I'm not trying to be antagonistic, I'm writing all this to try and re-assure, and share my own experience as someone familiar with what typically goes in such classes! Give it a go! Wear your trackies and trainers ... don't see it as something demeaning or being subjugated .... the irony of pole classes today is we've swiped this object from the sweaty hands of the sex industry and reclaimed it as something very much for ourselves and do it on our terms, millions or women worldwide who've given it a shot and are now 'addicted' can't be wrong!

In a nutshell - for a truer picture of pole classes today - try it first !!

Anonymous said...

Hello all (and Jennifer)!

I am "the bride" in question. My reasoning behind such an idea for a stagette was to find something fun, different and that wouldn't involve public drunkenness and creepy old men hitting on my friends and I. Plus it is still risque enough that it's a funky twist on hanging out with the girls.

I think it will be an absolute lark to swing around like a partially tranquilized monkey on a pole in front of my best girl friends. I maintain that I'm not forcing anyone to do anything they don't want to. I am glad that my friend is still willing to come and laugh at me (I'm really not graceful).

My fiance thinks I'm goofy for wanting to do this. I don't want a stagette that I am ashamed to come home and tell him about. He plans on a fishing trip with his friends which I'm quite comfortable with. He also has no plans to erect (and yes, I used that word intentionally) a pole in the bedroom. I've actually been to more female strippers than he has!

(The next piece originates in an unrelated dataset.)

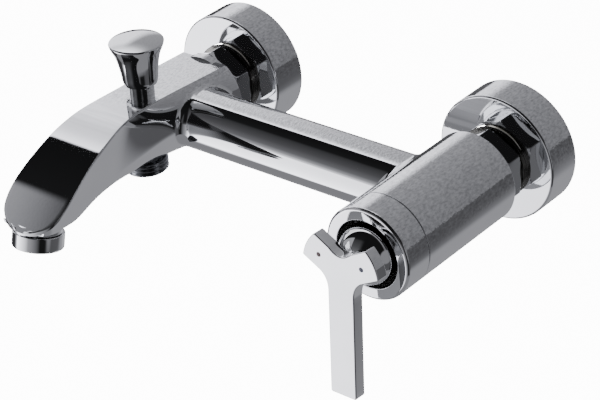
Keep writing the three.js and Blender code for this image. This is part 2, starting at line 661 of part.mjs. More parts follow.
// ---- lever -------------------------------------------------------------------------------
function handleDome() {
  const ball = new THREE.SphereGeometry(DOME_R, 28, 14);
  ball.translate(INLET_X, DOME_Y, 0);
  const hollow = new THREE.SphereGeometry(DOME_R - DOME_WALL, SMALL_SEGMENTS, SMALL_SEGMENTS / 2);
  hollow.translate(INLET_X, DOME_Y, 0);
  const reach = 1.5 * DOME_R;
  const left = INLET_X - reach;
  const right = INLET_X + reach;
  let dome = solid(ball).subtract(solid(hollow));
  dome = dome.subtract(box(left, right, DOME_BACK, DOME_BACK + reach, -reach, reach));
  dome = dome.add(diskY(HUB_R, DOME_FRONT + 0.5, HUB_BACK, INLET_X, 0));
  dome = dome.subtract(box(left, right, DOME_FRONT - reach, DOME_FRONT, -reach, reach));
  const socket = SHANK_HALF + GAP;
  const socketFront = SHANK_FRONT - GAP;
  dome = dome.subtract(box(INLET_X - socket, INLET_X + socket, socketFront, DOME_BACK, -socket, socket));
  return dome.subtract(diskZ(SCREW_R + GAP, -DOME_R - THROUGH, 0, INLET_X, SCREW_Y, SMALL_SEGMENTS));
}

function setScrew() {
  const tip = -SHANK_HALF - 2 * GAP;
  const screw = diskZ(SCREW_R, SCREW_HEAD_Z, tip, INLET_X, SCREW_Y, SMALL_SEGMENTS);
  const socket = new THREE.CylinderGeometry(SCREW_HEX_R, SCREW_HEX_R, 2 * SCREW_R, 6);
  socket.rotateX(Math.PI / 2);
  socket.translate(INLET_X, SCREW_Y, SCREW_HEAD_Z);
  return screw.subtract(solid(socket));
}

// Front outline of the lever: two arms that end on a circle around the body's axis, with a
// shallow valley between them, hollow corners under the arms and a straight leg.
function leverOutline() {
  const armTop = rad(ARM_TOP);
  const armFoot = rad(ARM_FOOT);
  const shape = new THREE.Shape();
  shape.moveTo(-LEG_HALF + LEG_CORNER, LEG_END);
  shape.lineTo(LEG_HALF - LEG_CORNER, LEG_END);
  shape.lineTo(LEG_HALF, LEG_END + LEG_CORNER);
  shape.lineTo(LEG_HALF, ARMPIT.foot);
  shape.quadraticCurveTo(LEG_HALF, ARMPIT.pull, ARMPIT.x, ARMPIT.z);
  shape.lineTo(ARM_R * Math.cos(armFoot), ARM_R * Math.sin(armFoot));
  shape.absarc(0, 0, ARM_R, armFoot, armTop, false);
  shape.lineTo(VALLEY.x, VALLEY.z);
  shape.quadraticCurveTo(0, VALLEY.pull, -VALLEY.x, VALLEY.z);
  shape.lineTo(-ARM_R * Math.cos(armTop), ARM_R * Math.sin(armTop));
  shape.absarc(0, 0, ARM_R, Math.PI - armTop, Math.PI - armFoot, false);
  shape.lineTo(-ARMPIT.x, ARMPIT.z);
  shape.quadraticCurveTo(-LEG_HALF, ARMPIT.pull, -LEG_HALF, ARMPIT.foot);
  shape.lineTo(-LEG_HALF, LEG_END + LEG_CORNER);
  shape.closePath();
  return shape;
}

// Stands a piece that was drawn in XY with its front at z = 0 up as the lever's leaning plate.
function onPlate(geometry) {
  geometry.rotateX(Math.PI / 2);
  geometry.rotateX(-rad(PLATE_LEAN));
  geometry.translate(INLET_X, PLATE_FRONT, 0);
  return geometry;
}

// A round peg in the plate's front, sunk to the given depth and standing out by ahead.
function dot(side, radius, depth, ahead = 0) {
  const peg = new THREE.CylinderGeometry(radius, radius, depth + ahead, SMALL_SEGMENTS);
  peg.rotateX(Math.PI / 2);
  peg.translate(side * DOT_X, DOT_Z, (ahead - depth) / 2);
  return onPlate(peg);
}

function lever() {
  const plate = new THREE.ExtrudeGeometry(leverOutline(), {
    depth: PLATE_THICKNESS - 2 * PLATE_EDGE,
    bevelEnabled: true,
    bevelThickness: PLATE_EDGE,
    bevelSize: PLATE_EDGE,
    bevelOffset: -PLATE_EDGE,
    bevelSegments: 1,
    curveSegments: 8,
  });
  plate.translate(0, 0, PLATE_EDGE - PLATE_THICKNESS);
  let shape = solid(onPlate(plate));
  const padFront = PLATE_FRONT + PLATE_THICKNESS / 2;
  shape = shape.add(diskY(PLATE_PAD_R, padFront, DOME_FRONT - GAP, INLET_X, 0, MEDIUM_SEGMENTS));
  for (const side of [-1, 1]) {
    shape = shape.subtract(solid(dot(side, DOT_R + GAP, DOT_WELL_DEPTH, THROUGH)));
  }
  return shape;
}

// ---- diverter ----------------------------------------------------------------------------
function knob() {
  const inside = [
    [0, KNOB_SOCKET_TOP],
    [STEM_ROD_R + GAP, KNOB_SOCKET_TOP],
    [STEM_ROD_R + GAP, KNOB_HOLLOW_TOP],
    [BONNET_R + 0.4, KNOB_HOLLOW_TOP],
    [BONNET_R + 0.4, SKIRT_Z],
  ];
  return turnedZ([...inside, ...KNOB_PROFILE], -INLET_X, DIVERTER_Y, 28);
}

// The bonnet screws in flush with the flat top, and its neck guides the knob's skirt.
function bonnet() {
  const profile = [
    [STEM_ROD_R + GAP, BONNET_LOW],
    [DIVERTER_BORE_R - GAP, BONNET_LOW],
    [DIVERTER_BORE_R - GAP, BONNET_FLANGE_TOP],
    [BONNET_R, BONNET_FLANGE_TOP],
    [BONNET_R, BONNET_TOP],
    [STEM_ROD_R + GAP, BONNET_TOP],
    [STEM_ROD_R + GAP, BONNET_LOW],
  ];
  return turnedZ(profile, -INLET_X, DIVERTER_Y);
}

function sleeve() {
  const outer = DIVERTER_BORE_R - GAP;
  const inner = outer - SLEEVE_WALL;
  const floor = SLEEVE_LOW + SLEEVE_FLOOR;
  const tube = turnedZ([
    [SEAT_R, SLEEVE_LOW],
    [outer, SLEEVE_LOW],
    [outer, SLEEVE_TOP],
    [inner, SLEEVE_TOP],
    [inner, floor],
    [SEAT_R, floor],
    [SEAT_R, SLEEVE_LOW],
  ], -INLET_X, DIVERTER_Y);
  const { r, z } = SLEEVE_PORT;
  const front = DIVERTER_Y - 1.5 * outer;
  const back = DIVERTER_Y + 1.5 * outer;
  return tube.subtract(diskY(r, front, back, -INLET_X, z, SMALL_SEGMENTS));
}

function diverterStem() {
  const profile = [
    [0, COLLAR_LOW],
    [STEM_ROD_R + 1.6, COLLAR_LOW],
    [STEM_ROD_R + 1.6, COLLAR_HIGH],
    [STEM_ROD_R, COLLAR_HIGH],
    [STEM_ROD_R, KNOB_SOCKET_TOP - GAP],
    [0, KNOB_SOCKET_TOP - GAP],
  ];
  const rod = turnedZ(profile, -INLET_X, DIVERTER_Y, MEDIUM_SEGMENTS);
  const low = VALVE_LOW - VALVE_TAIL;
  return rod.add(diskZ(VALVE_ROD_R, low, COLLAR_LOW + 0.2, -INLET_X, DIVERTER_Y, SMALL_SEGMENTS));
}

// Return spring: an open helix around the stem, from the stem's shoulder up to the bonnet.
function diverterSpring() {
  const { wire, turns, stepsPerTurn, clearance } = SPRING;
  const meanR = STEM_ROD_R + clearance;
  const low = COLLAR_HIGH + GAP + wire;
  const high = BONNET_LOW - GAP - wire;
  const steps = turns * stepsPerTurn;
  const points = [];
  for (let i = 0; i <= steps; i += 1) {
    const t = i / steps;
    const a = t * turns * Math.PI * 2;
    const x = -INLET_X + meanR * Math.cos(a);
    points.push(new THREE.Vector3(x, DIVERTER_Y + meanR * Math.sin(a), low + (high - low) * t));
  }
  const section = new THREE.Shape();
  section.absarc(0, 0, wire, 0, Math.PI * 2);
  const extrudePath = new THREE.CatmullRomCurve3(points);
  return solid(new THREE.ExtrudeGeometry(section, { extrudePath, steps, curveSegments: 3 }));
}

function diverterSeal() {
  return ringZ(SEAL_R, VALVE_ROD_R + GAP, VALVE_LOW, VALVE_LOW + SEAL_HEIGHT, -INLET_X, DIVERTER_Y);
}

function showerOutlet() {
  const { pitch, ridges, depth, top } = OUTLET_THREAD;
  const root = OUTLET_R - depth;
  const thread = [];
  for (let i = 0; i < ridges; i += 1) {
    const low = OUTLET_END + GAP + i * pitch;
    thread.push([root, low]);
    thread.push([OUTLET_R, low + pitch * 0.35]);
    thread.push([OUTLET_R, low + pitch * 0.6]);
  }
  const profile = [
    [OUTLET_BORE_R, OUTLET_END],
    [root, OUTLET_END],
    ...thread,
    [OUTLET_SHANK_R, top],
    [OUTLET_SHANK_R, OUTLET_SHANK_TOP],
    [OUTLET_BORE_R, OUTLET_SHANK_TOP],
    [OUTLET_BORE_R, OUTLET_END],
  ];
  return turnedZ(profile, -INLET_X, OUTLET_Y);
}

// ---- aerator -----------------------------------------------------------------------------
function aeratorHousing() {
  const floor = INSERT_Z - GAP;
  return atAerator(turnedZ([
    [AERATOR_LIP_R, 0],
    [AERATOR_R - AERATOR_EDGE, 0],
    [AERATOR_R, AERATOR_EDGE],
    [AERATOR_R, AERATOR_HEIGHT],
    [AERATOR_STUB_R + GAP, AERATOR_HEIGHT],
    [AERATOR_STUB_R + GAP, floor],
    [AERATOR_LIP_R, floor],
    [AERATOR_LIP_R, 0],
  ], 0, 0));
}

function aeratorInsert() {
  const flangeTop = INSERT_Z + INSERT_FLANGE;
  let insert = turnedZ([
    [0, INSERT_Z],
    [AERATOR_STUB_R, INSERT_Z],
    [AERATOR_STUB_R, flangeTop],
    [INSERT_R, flangeTop],
    [INSERT_R, INSERT_TOP],
    [0, INSERT_TOP],
  ], 0, 0);
  const cupR = INSERT_R - INSERT_WALL;
  const cupFloor = flangeTop + INSERT_WALL;
  insert = insert.subtract(diskZ(cupR, cupFloor, INSERT_TOP + THROUGH, 0, 0, MEDIUM_SEGMENTS));
  for (const [ring, count] of SPRAY_RINGS) {
    for (let i = 0; i < count; i += 1) {
      const a = (i / count) * Math.PI * 2;
      const x = ring * Math.cos(a);
      insert = insert.subtract(diskZ(SPRAY_HOLE_R, 0, 2 * cupFloor, x, ring * Math.sin(a), 6));
    }
  }
  return atAerator(insert);
}

function aeratorSeal() {
  const low = INSERT_Z + INSERT_FLANGE + GAP;
  return atAerator(ringZ(AERATOR_STUB_R - 0.1, INSERT_R + GAP, low, STUB_LOW - GAP, 0, 0));
}

// ---- the assembly ------------------------------------------------------------------------
addMesh('mixer_body', mixerBody(), CHROME);

for (const [side, x] of [['left', -INLET_X], ['right', INLET_X]]) {
  addMesh(`${side}_eccentric_union`, eccentricUnion(x), BRASS);
  addMesh(`${side}_escutcheon`, escutcheon(x), CHROME);
  addMesh(`${side}_union_nut`, unionNut(x), CHROME);
  addMesh(`${side}_inlet_tail`, inletTail(x), BRASS);
  addMesh(`${side}_inlet_washer`, inletWasher(x), RUBBER);
}

addMesh('hot_port_seal', portSeal(HOT_PORT), RUBBER);
addMesh('cold_port_seal', portSeal(COLD_PORT), RUBBER);
addMesh('mixed_port_seal', portSeal(MIXED_PORT), RUBBER);
addMesh('cartridge_base', portedDisc(CARTRIDGE_R, BASE_BACK, BASE_FRONT), PLASTIC);
addMesh('fixed_ceramic_disc', portedDisc(FIXED_DISC_R, BASE_FRONT - GAP, FIXED_DISC_FRONT), CERAMIC);
addMesh('moving_ceramic_disc', movingDisc(), CERAMIC);
addMesh('disc_carrier', discCarrier(), PLASTIC);
addMesh('rotary_guide', rotaryGuide(), PLASTIC);
addMesh('lever_pivot_pin', pivotPin(), STEEL);
addMesh('cartridge_housing', cartridgeHousing(), PLASTIC);
addMesh('cartridge_retaining_nut', retainingNut(), BRASS);
addMesh('cartridge_cap', cartridgeCap(), CHROME);

addMesh('lever_stem', leverStem(), STEEL);
addMesh('handle_dome', handleDome(), CHROME);
addMesh('handle_set_screw', setScrew(), STEEL);
addMesh('lever_plate', lever(), CHROME);
addMesh('hot_indicator', dot(-1, DOT_R, DOT_DEPTH), HOT);
addMesh('cold_indicator', dot(1, DOT_R, DOT_DEPTH), COLD);

addMesh('diverter_knob', knob(), CHROME);
addMesh('diverter_bonnet', bonnet(), CHROME);
addMesh('diverter_sleeve', sleeve(), BRASS);
addMesh('diverter_stem', diverterStem(), STEEL);
addMesh('diverter_seal', diverterSeal(), RUBBER);
addMesh('diverter_spring', diverterSpring(), STEEL);
addMesh('shower_outlet_nipple', showerOutlet(), BRASS);

addMesh('aerator_housing', aeratorHousing(), CHROME);
addMesh('aerator_insert', aeratorInsert(), PLASTIC);
addMesh('aerator_seal', aeratorSeal(), RUBBER);

export default group;
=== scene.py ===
"""Wall mounted bath faucet: fine surfaces, finishes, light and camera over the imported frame."""

import json
import math

import bmesh
import bpy
import numpy as np
from mathutils import Matrix, Vector
from mathutils.bvhtree import BVHTree


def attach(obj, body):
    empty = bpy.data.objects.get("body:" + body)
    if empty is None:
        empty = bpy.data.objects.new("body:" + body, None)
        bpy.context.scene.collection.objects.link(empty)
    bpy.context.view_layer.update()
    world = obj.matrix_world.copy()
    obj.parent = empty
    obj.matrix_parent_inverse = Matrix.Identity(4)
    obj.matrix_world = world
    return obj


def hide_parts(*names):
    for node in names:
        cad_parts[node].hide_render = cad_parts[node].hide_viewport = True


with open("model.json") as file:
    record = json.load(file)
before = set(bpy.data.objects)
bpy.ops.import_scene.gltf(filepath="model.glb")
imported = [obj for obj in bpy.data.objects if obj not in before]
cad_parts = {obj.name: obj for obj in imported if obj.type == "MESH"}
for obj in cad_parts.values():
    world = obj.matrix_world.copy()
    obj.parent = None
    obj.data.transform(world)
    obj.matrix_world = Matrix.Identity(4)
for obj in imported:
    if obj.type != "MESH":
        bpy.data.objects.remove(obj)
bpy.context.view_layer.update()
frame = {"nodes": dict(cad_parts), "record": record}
NODES = frame["nodes"]

# ---------------------------------------------------------------- driving sizes, mm
INLET_X = 75.0  # half of the inlet spacing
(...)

I just want to have fun with my friends.

Jacqui said...

It's not about "being sexy for your husband/boyfriend/significant other"... pole classes are about getting fit, and having fun while you're doing it... nothing sexy about women sweating and grunting as they try to spin gracefully round a pole... However, there is something very fun about it, especially if you're in the company of friends. Its in no way about subjugating and demeaning yourself for a man! Oh, and personally, I pole dance in jazz shoes, hotpants and a croptop, as does everyone else at my class - but if you want to wear uncomfortable lingrie and spike heels, you'll look out of place... besides, they don't allow spike heel in the gym that my classes are held in - Fitness First have rules about that sort of thing ;)

It's a real shame that you seem to have made up your mind before you've even seen what goes on in classes - I'm assuming that your experience of pole dancing has been the recent exposure in the press... well, you know what they say - don't believe everything you read in the newspaper ;)

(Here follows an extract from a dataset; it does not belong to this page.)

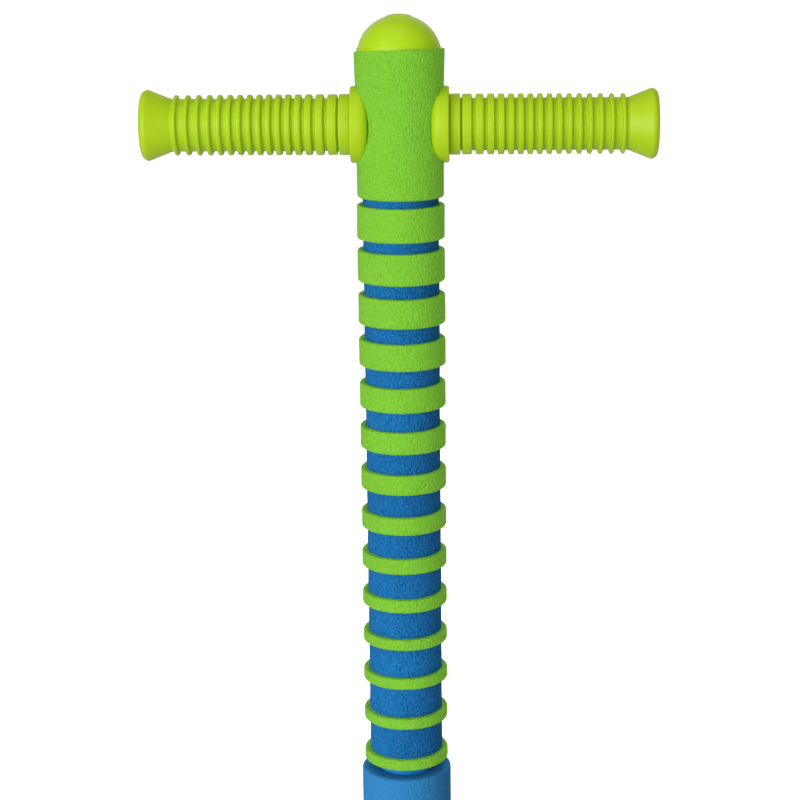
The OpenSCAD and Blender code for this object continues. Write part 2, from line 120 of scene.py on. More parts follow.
def link(name, mesh, smooth_angle=38):
    """Puts a mesh into the scene as an object, smooth except along edges sharper than smooth_angle."""
    piece = bpy.data.objects.new(name, mesh)
    bpy.context.scene.collection.objects.link(piece)
    mesh.shade_smooth()
    mesh.set_sharp_from_angle(angle=math.radians(smooth_angle))
    return piece


def solid(name, verts, faces, smooth_angle=38):
    """A closed mesh object with its normals outward."""
    mesh = bpy.data.meshes.new(name)
    mesh.from_pydata([tuple(v) for v in verts], [], faces)
    work = bmesh.new()
    work.from_mesh(mesh)
    bmesh.ops.recalc_face_normals(work, faces=work.faces)
    work.to_mesh(mesh)
    work.free()
    return link(name, mesh, smooth_angle)


def rounded(corners, span=3 * MM, arc=6):
    """A closed outline from (radius, height, fillet) corners: corners become arcs, long edges are split."""
    points = []
    count = len(corners)
    for i, (r, h, fillet) in enumerate(corners):
        here = Vector((r, h))
        back = Vector(corners[i - 1][:2]) - here
        ahead = Vector(corners[(i + 1) % count][:2]) - here
        half = back.angle(ahead) / 2
        if fillet <= 0 or half > math.radians(89):
            points.append(here)
            continue
        reach = min(fillet / math.tan(half), 0.49 * back.length, 0.49 * ahead.length)
        centre = here + (back.normalized() + ahead.normalized()).normalized() * (reach / math.cos(half))
        start = here + back.normalized() * reach - centre
        end = here + ahead.normalized() * reach - centre
        sweep = start.angle_signed(end)
        for k in range(arc + 1):
            points.append(centre + Matrix.Rotation(-sweep * k / arc, 2) @ start)
    outline = []
    for i, here in enumerate(points):
        ahead = points[(i + 1) % len(points)]
        if (ahead - here).length < 1e-6:
            continue
        parts = max(1, math.ceil((ahead - here).length / span))
        outline += [here.lerp(ahead, k / parts) for k in range(parts)]
    return outline


def lathe(name, outline, steps, smooth_angle=38):
    """A closed solid of revolution about Z from a closed outline of (radius, height) points."""
    verts = []
    index = []
    for r, h in outline:
        if r < 1e-7:
            index.append([len(verts)] * steps)
            verts.append((0, 0, h))
        else:
            index.append(list(range(len(verts), len(verts) + steps)))
            for k in range(steps):
                turn = math.tau * k / steps
                verts.append((r * math.cos(turn), r * math.sin(turn), h))
    faces = []
    for i, low in enumerate(index):
        high = index[(i + 1) % len(index)]
        for k in range(steps):
            corner = [low[k], low[(k + 1) % steps], high[(k + 1) % steps], high[k]]
            face = list(dict.fromkeys(corner))
            if len(face) > 2:
                faces.append(face)
    return solid(name, verts, faces, smooth_angle)


def lay_along_x(piece, side, z):
    """Turns a piece made along Z to lie along X, outward to one side, at height z."""
    turn = Matrix.Translation((0, 0, z)) @ Matrix.Rotation(math.radians(90 * side), 4, "Y")
    piece.data.transform(turn)
    return piece


def rod(name, r, low, high, axis="Z", at=(0, 0, 0), steps=72):
    """A plain cylinder, used as a cutter."""
    piece = lathe(name, [(0, low), (r, low), (r, high), (0, high)], steps)
    if axis == "X":
        piece.data.transform(Matrix.Rotation(math.radians(90), 4, "Y"))
    if axis == "Y":
        piece.data.transform(Matrix.Rotation(math.radians(-90), 4, "X"))
    piece.data.transform(Matrix.Translation(at))
    return piece


def box(name, low, high):
    """A plain box, used as a cutter."""
    mesh = bpy.data.meshes.new(name)
    work = bmesh.new()
    bmesh.ops.create_cube(work, size=1)
    work.to_mesh(mesh)
    work.free()
    size = Vector(high) - Vector(low)
    centre = (Vector(high) + Vector(low)) / 2
    mesh.transform(Matrix.Translation(centre) @ Matrix.Diagonal((*size, 1)))
    return link(name, mesh)


def settle(piece, smooth_angle=38):
    """Applies a piece's modifiers to its mesh."""
    graph = bpy.context.evaluated_depsgraph_get()
    graph.update()
    mesh = bpy.data.meshes.new_from_object(piece.evaluated_get(graph), depsgraph=graph)
    piece.modifiers.clear()
    piece.data = mesh
    mesh.shade_smooth()
    mesh.set_sharp_from_angle(angle=math.radians(smooth_angle))


def combine(piece, operation, *others, smooth_angle=38):
    """Booleans other solids into a piece and removes them."""
    for other in others:
        step = piece.modifiers.new("combine", "BOOLEAN")
        step.operation = operation
        step.solver = "EXACT"
        step.object = other
        settle(piece, smooth_angle)
        bpy.data.objects.remove(other)


def cut(piece, *others, smooth_angle=38):
    """Cuts other solids out of a piece and removes them."""
    combine(piece, "DIFFERENCE", *others, smooth_angle=smooth_angle)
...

If you don't want to join in your friend's party, that's entirely your choice... but please don't condemn us before you know what we're really about ;)

Jacqui said...

Oh, and just to clarify... You said

"I noticed the people on the "con" side of the argument were a little older and married a little longer than the ones on the "pro" side. Have the older women had less exposure to the media influences that tell us how to be sexy and what is sexy now?"

I'm actually 34 years old, the mother of a 4 year old boy and have been with my partner for 13 years... I've been pole dancing for MY OWN enjoyment for 8 months... :)

Jacqui said...

Oooops, I forgot to mention... I'm also a Senior Dermatology Nurse (UK Registered General Nurse) and have held that qualification now for 12 years :)

Not Jenny said...

I thank everyone for their comments and appreciate and respect them.
I wrote this post knowing I would probably open a can of worms and I am really glad I am getting the responses I am getting--my mind is opening. That is what is great about blogging--you never know who is reading and what kind of response you will get to a topic. I still stand by my beliefs, but I am glad to hear stories from people who do this and teach others.
I will be going to my friend's party and I will have fun and not ruin anyone else's fun. I am a grownup and can conduct myself as such. I can still do that and not go on the pole. Come back in a couple of months--you may see me eating my words.

Jacqui said...

Jennifer, why don't you visit www.verticaldance.com - they have a fabulous forum there with over 300 new and experienced pole dancer members... it may help you understand where we're coming from ;)

And thank you for respecting our opinions, it is appreciated. I wish you a great time at the party :)

ninepounddictator said...

Oh, I'd never poll dance either. However, that's because I'm a really bad dancer and have no rhythm. But, if a friend asked me to go for her stag, you gotta go! And you gotta go with a smile on! And you have to drink before you go, because you never no. You might just do it! And we want to hear all about it...

my name is not mom for the next 5 min said...

well I finnally got to read your blog... and I think now that I have you do need to listin a little to everyone. If you really care about this friend you will go, suck it up and see what happens. You will never see these people again. if you go with a closed mind you may miss out on something. That said I would not want to do it for a stag party, i can think of a lot of other ideas with out public drunkness and old men hitting on you. How about a home party, wine, and some good laughs. as for the older ones being on the con side you watch it lady I am only 27. :)
I don't have the time to say more so we will have to get together

Nit One Perl Two said...

I am so happy I found your site. It appears we have more in common than knitting! I'll let you know when I complete the "world renound" triple lindee patern!

Anonymous said...

I'm a straight 30 year old man.
I enjoy just about anything that involves women spreading their legs but some leg spreading activities are more more sexy than others.

The problem with pole dancing is that it's contrived, cheep, cheesy and sleazy. This combination put's a damper on the sexiness and lowers the level of respect I have for the woman "dancing".

Pole dancing is to sexy
what slim Jim's are to food

Pole "dancing" is dancing
what Jack ass is to movies.

Pole dancing is to fads
what the thigh master is to exercise

Hopefuly it won't be long 'till this lame fad goes the way of the of the fanny-pack.